The Gold CD

I try to be pretty conscience of what I install on a PC whether it’s a test PC or my own laptop. So I was surprised when I was working with Mike Kelly this weekend and he said well just drop Ruby onto the test machine. My reflex was to safeguard the laptop. Nothing against Ruby, I just like to control my environment and wanted to think about what the install might do. A little investigation shows that a Ruby install adds 3,000 folders and 21,000 files. Yeah twenty-one thousand files.

Ruby also added 48 keys to the registry and 109 values. I should mention that I spent several years testing installs so my reflex comes from experience. One product I tested for a number of years, and at the end of the dev process, I’d test the install as we worked towards the gold CD. (The gold CD is the CD that went to manufacturing. I’ve also done sample tests of the manufactured CD to ensure the production quality of manufacturing. I could digress on the topic of sample size but not today.) I’ve never been able to just install an application since then. In fact, I installed Ruby on a scrap laptop first to check out the install. Old habit.

This also led me to find once again that a couple of old favorite utilities don’t work well with Vista. This isn’t a gripe against Vista, every now and then I go through a pruning process of my test utilities for different reasons. In fact, I blogged about the tool I was hunting for this past weekend. I needed a better tool to checkout dlls loaded in the environment.

So a couple of points. One, if Mike Kelly was willing to drop software onto a laptop without knowing what (if anything) it might add or alter to the environment, then ouch, no doubt testers could tamper with an environment unknowingly. I joked with Mike about this for the balance of the weekend. It was pretty funny. So you might want to think about how you may alter an environment as a factor in the old “it used to work on my machine.”

Did you know that even the order in which you startup applications can matter? How? If multiple applications use the same dll and the same dll is loaded on a workstation in different directories – then the first application started loads the dll. It’s possible (I’ve witnessed this) to have the next application use the loaded dll instead of calling the version it may need from a different directory. See shared in-memory on the following reference and you can see why I want/need a detailed view of the dlls loaded. DLL hell can get a little crazy and take some meticulous tracking to figure it out.

If you want more details on install testing, I wrote an article on installs for Better Software recently, you can find it here. It’s called Navigating the Install.

A second point – when you’re trying to isolate factors, consider the environment. An investigation in this direction has often resolved the “it works on my machine” syndrome. I’ve used tracking tools to see what a developer has loaded on their workstation versus my test PC. On my cleanest personal laptop, I keep a running notepad file with the date and what I’ve installed so at least I can backtrack and possibly determine if a recent install is a culprit. It’s a minor chore and I think worth it.
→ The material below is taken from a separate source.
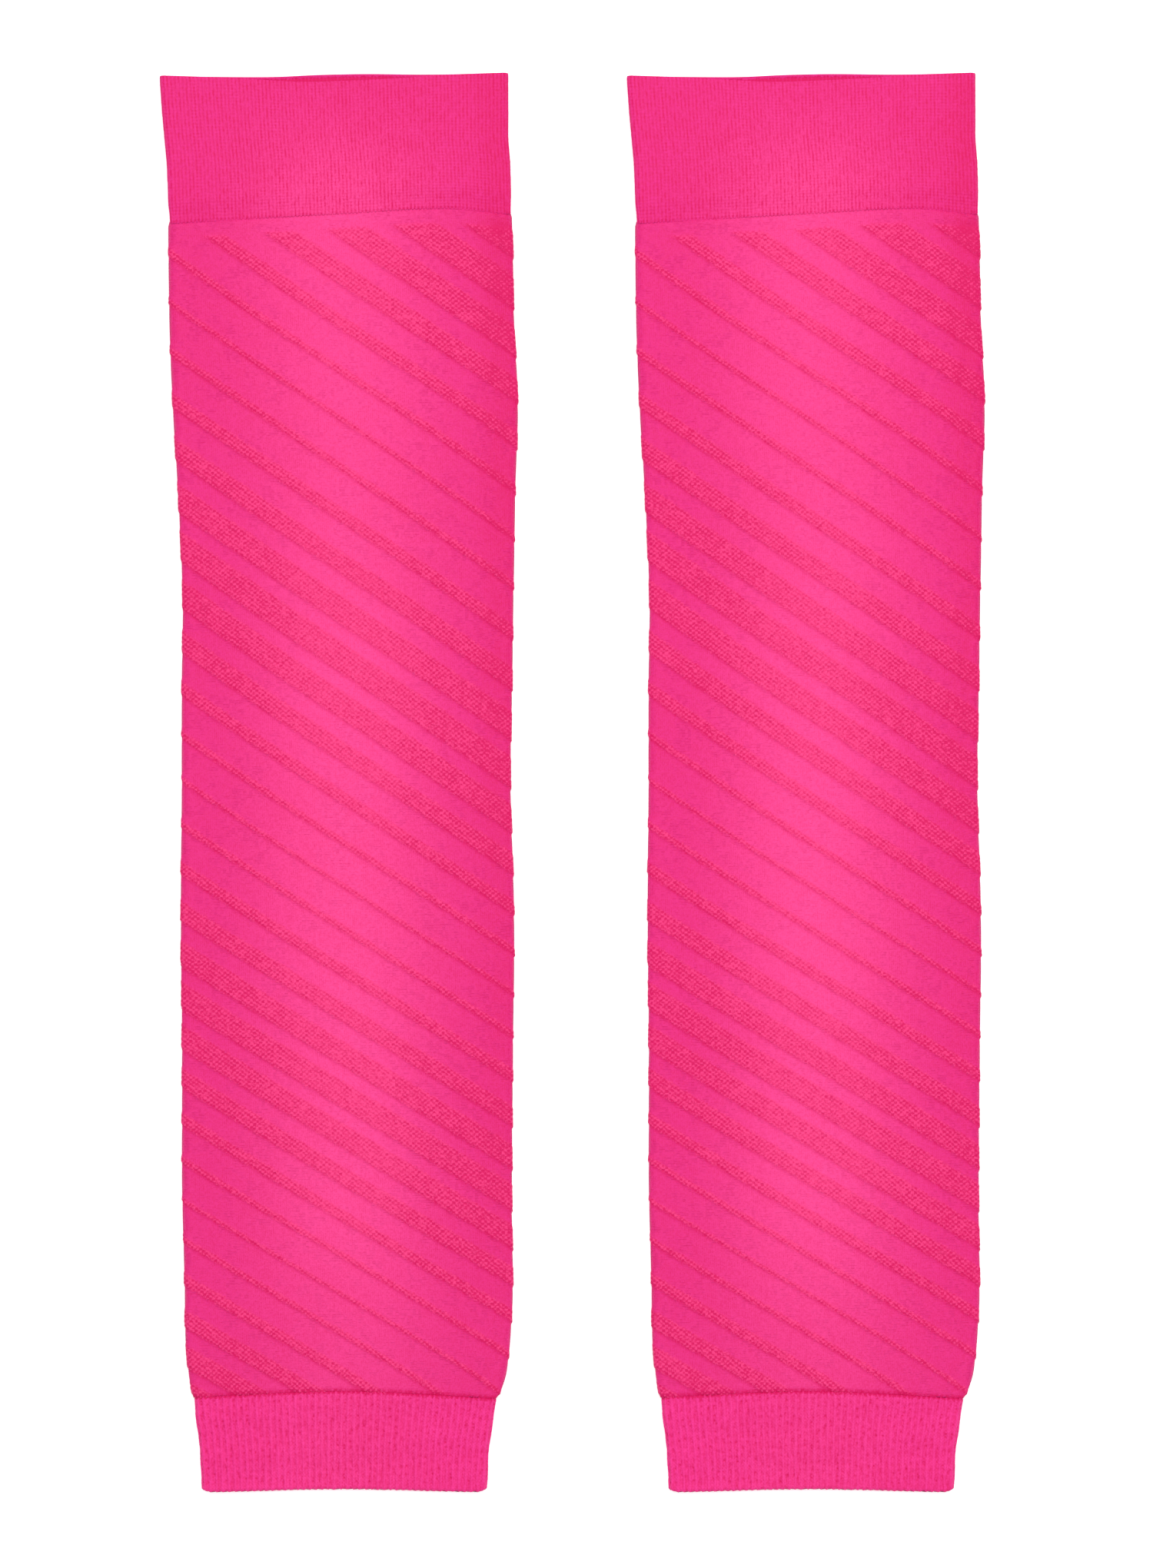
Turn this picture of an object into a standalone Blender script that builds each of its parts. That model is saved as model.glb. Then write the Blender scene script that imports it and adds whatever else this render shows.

I track toolbar and browser add-in’s too because anything dropped on a PC counts.

21,000 files huh? Mmm.

Comments

It never ceases to amaze me how similar experiences can lead different people to near opposite "reflexes" (my brother and I are great examples of this that I won't get into).
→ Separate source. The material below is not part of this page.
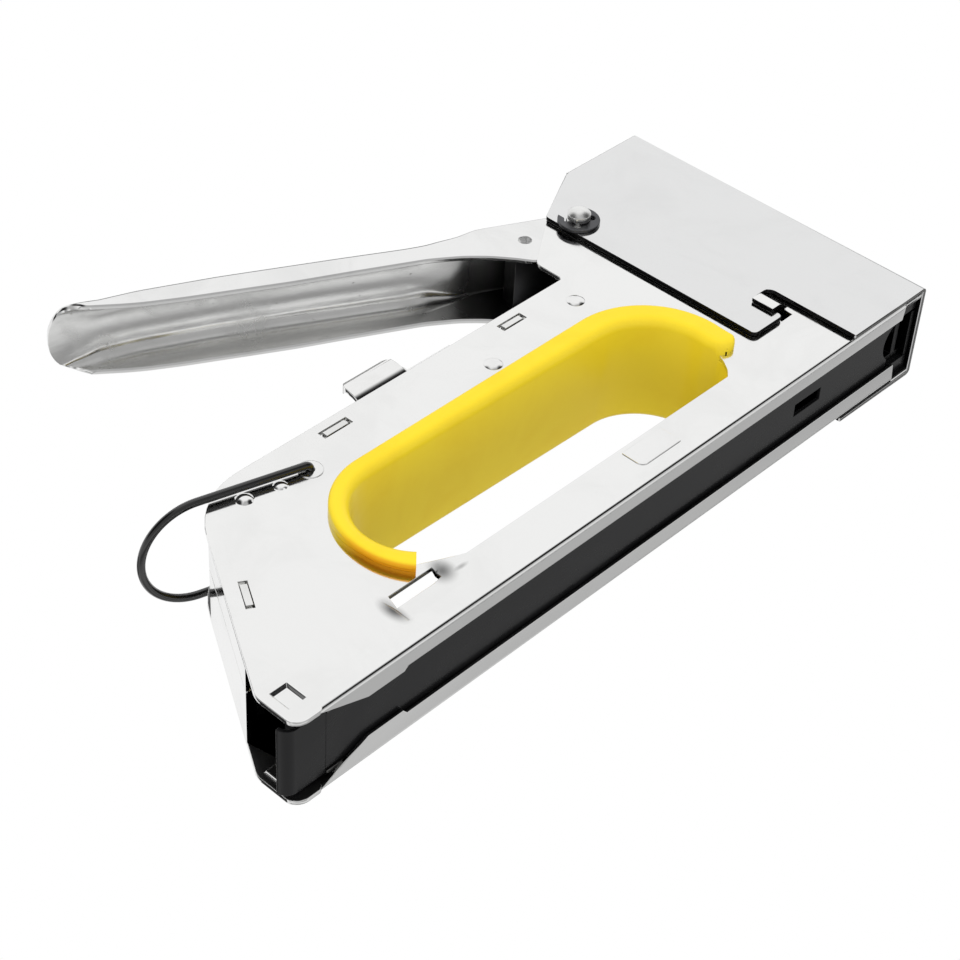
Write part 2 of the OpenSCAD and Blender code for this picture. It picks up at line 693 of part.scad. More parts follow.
module claw_rivet() color("gainsboro") place() lever_frame() translate([claw_rivet_u, 0, 0])
    bar(claw_rivet_r, -lever_y, lever_y);

// ---- Bail ----

module bail() color("black") place() translate([bail_x, 0, bail_z]) rotate([0, bail_rise, 0]) {
    bend = wire_r + bail_gap - bail_eye_rise;
    for (s = [-1, 1]) scale([1, s, 1]) {
        bar(wire_r, inner_y - 0.6, bail_y - bend);
        translate([-bend, bail_y - bend, 0]) rotate_extrude(angle = 90) translate([bend, 0])
            circle(r = wire_r, $fn = 24);
        translate([-bail_leg, bail_y, 0]) rotate([0, 90, 0]) cylinder(r = wire_r, h = bail_leg - bend);
    }
    translate([-bail_leg, 0, 0]) rotate(90) rotate_extrude(angle = 180, $fn = 72)
        translate([bail_y, 0]) circle(r = wire_r, $fn = 24);
}

// ---- Striker ----

module plunger() color("dimgray") place() {
    lip_low = nose_z - claw_nose_r - nose_play;
    lip_high = nose_z + claw_nose_r + nose_play;
    rear = nose_x - claw_nose_r - 0.4;
    difference() {
        union() {
            block([plunger_rear, -plunger_y, spring_seat_z - 4], [plunger_front, plunger_y, plunger_top]);
            block([rear, -4.5, lip_low - 2.5], [plunger_rear, 4.5, lip_high + 2.5]);
        }
        translate([spring_x, 0, spring_seat_z]) cylinder(r = pocket_r, h = 40);
        block([rear - 1, -6, lip_low], [pivot_x + claw_length + claw_nose_r + 0.3, 6, lip_high]);
    }
    translate([plunger_front, 0, plunger_top - 10]) rotate([0, 90, 0]) cylinder(r = 2, h = blade_t);
}

module driver_blade() color("silver") place() difference() {
    block([blade_x, -staple_half + 0.1, 0.9], [blade_x + blade_t, staple_half - 0.1, plunger_top]);
    translate([plunger_front - 1, 0, plunger_top - 10]) rotate([0, 90, 0]) cylinder(r = 2, h = blade_t + 2);
}

// Ring of a coil of radius r and wire radius w at turn angle a and distance d along it
function coil_ring(r, w, a, d, n) = [for (j = [0:n - 1]) let (b = 360 * j / n)
    [(r + w * cos(b)) * cos(a), (r + w * cos(b)) * sin(a), d + w * sin(b)]];

module coil(r, w, turns, length, steps, n)
    skin([for (i = [0:turns * steps]) coil_ring(r, w, 360 * i / steps,
        w + (length - 2 * w) * i / (turns * steps), n)]);

module striking_spring() color("gray") place() translate([spring_x, 0, spring_seat_z])
    coil(spring_r, spring_wire, spring_turns, seat_z - spring_seat_z, 20, 7);

// ---- Magazine ----

module magazine_channel() color("black") place() {
    rear = guide_rear;
    difference() {
        run(rear, tray_front) difference() {
            translate([-tray_y, tray_floor_z]) square([2 * tray_y, wall_top - tray_floor_z]);
            translate([tray_wall - tray_y, tray_top_z]) square([2 * (tray_y - tray_wall), 20]);
        }
        block([body_length - window_depth - window_length, -window_width / 2, 0],
            [body_length - window_depth, window_width / 2, tray_top_z + 0.1]);
        // Concave front edge of the floor
        translate([tray_front + 3, 0, 0]) cylinder(r = 5, h = tray_top_z + 0.1);
    }
}

// Heel end of the magazine: floor that curls up behind the heel, and the web that holds the rod
module magazine_end() color("black") place() {
    half = 7.8;
    curl = 2.5;
    slab(-half, half) difference() {
        union() {
            translate([curl - tray_overhang, tray_floor_z]) square([guide_rear + tray_overhang - curl, tray_wall]);
            translate([curl - tray_overhang, tray_floor_z + curl]) circle(r = curl);
        }
        translate([curl - tray_overhang, tray_floor_z + curl]) circle(r = curl - tray_wall);
        translate([curl - tray_overhang, tray_top_z]) square([2 * curl, 2 * curl]);
        translate([-10, tray_floor_z + curl]) square([20, 2 * curl]);
    }
    difference() {
        block([guide_rear - 3, -tray_y, tray_top_z], [guide_rear - 1.5, tray_y, wall_top]);
        translate([0, 0, rod_z]) rotate([0, 90, 0]) cylinder(r = rod_r, h = guide_rear);
    }
}

module staple_core() color("silver") place() difference() {
    union() {
        saddle(guide_rear, strip_front, core_y, core_wall, tray_top_z, core_top);
        block([strip_front - 3, -core_y, tray_top_z], [strip_front - 1.5, core_y, core_top]);
    }
    block([guide_rear - 1, -1, core_top - 2], [strip_front - 4, 1, core_top + 1]);
    translate([strip_front - 4, 0, rod_z]) rotate([0, 90, 0]) cylinder(r = rod_r, h = 4);
}

module staple_strip() color("silver") place()
    saddle(strip_rear, strip_front, staple_half, staple_t, strip_top - staple_height, strip_top);

module pusher_rod() color("gainsboro") place() translate([guide_rear - 3, 0, rod_z])
    rotate([0, 90, 0]) cylinder(r = rod_r, h = strip_front - 1.5 - guide_rear + 3);

module pusher() color("gray") place() {
    front = strip_rear - 0.1;
    rear = front - 9;
    saddle(rear, front, staple_half, staple_t, strip_top - 4, strip_top);
    difference() {
        union() {
            block([rear + 2, -0.6, rod_z], [front - 2, 0.6, core_top]);
            translate([rear + 2, 0, rod_z]) rotate([0, 90, 0]) cylinder(r = collar_r, h = 5);
        }
        translate([rear, 0, rod_z]) rotate([0, 90, 0]) cylinder(r = rod_r + pin_play, h = 9);
    }
}

module pusher_spring() color("gray") place() {
    from = guide_rear - 1.5;
    to = strip_rear - 0.1 - 7;
    wire = 0.25;
    translate([from, 0, rod_z]) rotate([0, 90, 0])
        coil(rod_r + wire + 0.15, wire, pusher_turns, to - from, 8, 4);
}

right_side_plate();
left_side_plate();
front_cover();
grip_liner();
top_bridge();
rear_bridge();
lever_stop();
body_rivets();
rivet_spacers();
spring_seat();
nose_guide();
guide_channel();
pivot_pin();
spring_clips();
lever();
lever_claw();
claw_rivet();
bail();
plunger();
driver_blade();
striking_spring();
magazine_channel();
magazine_end();
staple_core();
staple_strip();
pusher_rod();
pusher();
pusher_spring();
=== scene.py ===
import math
import bpy
import bmesh
from mathutils import Matrix, Vector
from mathutils.bvhtree import BVHTree


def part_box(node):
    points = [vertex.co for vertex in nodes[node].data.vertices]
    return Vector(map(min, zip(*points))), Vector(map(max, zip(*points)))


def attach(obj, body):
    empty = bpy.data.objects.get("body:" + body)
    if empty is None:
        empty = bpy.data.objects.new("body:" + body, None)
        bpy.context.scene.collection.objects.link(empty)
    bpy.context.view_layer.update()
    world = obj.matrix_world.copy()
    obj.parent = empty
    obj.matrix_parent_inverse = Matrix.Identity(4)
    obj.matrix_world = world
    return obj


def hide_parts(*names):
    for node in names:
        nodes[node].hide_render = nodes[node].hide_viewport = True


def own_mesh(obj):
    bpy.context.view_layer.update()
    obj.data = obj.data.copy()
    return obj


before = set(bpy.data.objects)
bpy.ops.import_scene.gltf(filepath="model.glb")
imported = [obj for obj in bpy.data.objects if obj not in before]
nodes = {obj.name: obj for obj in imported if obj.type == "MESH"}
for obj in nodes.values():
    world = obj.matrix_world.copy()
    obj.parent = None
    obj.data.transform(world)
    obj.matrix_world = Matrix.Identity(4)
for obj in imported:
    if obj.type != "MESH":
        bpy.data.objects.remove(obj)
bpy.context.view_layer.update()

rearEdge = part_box("left_side_plate")[0].x
mm = 0.001


# Mesh helpers

def meshObject(name, points, faces):
    mesh = bpy.data.meshes.new(name)
    mesh.from_pydata([tuple(p) for p in points], [], faces)
    mesh.validate()
    obj = bpy.data.objects.new(name, mesh)
    bpy.context.scene.collection.objects.link(obj)
    return obj


# Quads between rings of the same number of points, closed round each ring
def ringFaces(gaps, count):
    return [(i * count + j, i * count + k, (i + 1) * count + k, (i + 1) * count + j)
            for i in range(gaps) for j in range(count) for k in ((j + 1) % count,)]


def outwards(obj, mergeDistance=1e-6):
    work = bmesh.new()
    work.from_mesh(obj.data)
    bmesh.ops.remove_doubles(work, verts=work.verts, dist=mergeDistance)
    bmesh.ops.recalc_face_normals(work, faces=work.faces)
    work.to_mesh(obj.data)
    work.free()


# Turns the object's modifiers into plain mesh and removes them
def baked(obj):
    bpy.context.view_layer.update()
    evaluated = obj.evaluated_get(bpy.context.evaluated_depsgraph_get())
    mesh = bpy.data.meshes.new_from_object(evaluated)
    obj.modifiers.clear()
    old = obj.data
    obj.data = mesh
    bpy.data.meshes.remove(old)
    mesh.name = obj.name
    return obj


def smooth(obj, angle=35):
    for face in obj.data.polygons:
        face.use_smooth = True
    obj.data.set_sharp_from_angle(angle=math.radians(angle))


def paint(obj, material):
    obj.data.materials.clear()
    obj.data.materials.append(material)
    for face in obj.data.polygons:
        face.material_index = 0


def place(obj, body, material, slotName, *replaced):
    paint(obj, material)
    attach(obj, body)
    if replaced:
        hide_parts(*replaced)
    return obj


# Edges to break: sharp ones, long enough, whose corners aren't needle-like
def sharpEdges(work, angle, shortest, within=None):
    chosen = []
    for e in work.edges:
        if within and not all(within(v.co) for v in e.verts):
            continue
        if len(e.link_faces) != 2 or e.calc_length() < shortest or e.calc_face_angle(0) < math.radians(angle):
            continue
        if all(math.degrees(loop.calc_angle()) > 24 for v in e.verts for face in e.link_faces
               for loop in v.link_loops if loop.face == face):
            chosen.append(e.index)
    return chosen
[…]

Installing software screws stuff up *all the time*. Which is why I'm constantly downloading utilities, opensource software, crap that's likely to be a virus but looks interesting, why I don't frequently leave running virus scanners, malware detectors, spyware killers, etc. My thought process being "There is exactly one state I'm sure that no user's machine will be in (at least for long)... Clean. If I treat the test machine like a user is likely to treat their machine and the software *still* works, it's probably pretty stable."

This also comes from "Since I can't prove that the software will ever actually work, I might as well spend my time demonstrating complex cases where it does (or doesn't) work".

Your reflex makes *at least* as much sense as mine. I can almost never figure out *what* the problem is on my "anti-clean" test machines, but sure do find some cool bugs, high priority bugs that wouldn't have been found otherwise!

This is probably not a question of either/or, it's probably a good case for a team of testers who are not carbon copies of one another and having multiple test environments!

--
Scott Barber
Chief Technologist, PerfTestPlus
Vice President & Executive Director, Association for Software Testing
sbarber@perftestplus.com

Scott,

I should point out that I don't just work on pristine environments. When I'm testing an install, then I test with clean so I can be sure when we ship a product what happens with the install on a specific environment. But I also test with what I refer to as "dirty" environments because dirty is more realistic. More and more people have no idea what's on their PCs between plug-ins, downloads, etc. And this is where the other utilities become so valuable - tools like dependency walker are great ... see Adam's comment on my post re: seeking a tool.

As for virus scannning - I keep a fairly tight eye on my machines. It's not uncommon for me to kick off full scans before I sleep. I also run automatic detections on my network that kick off every hour. I regularly scan all flash drives and my external drives too. I think paranoid is a good thing.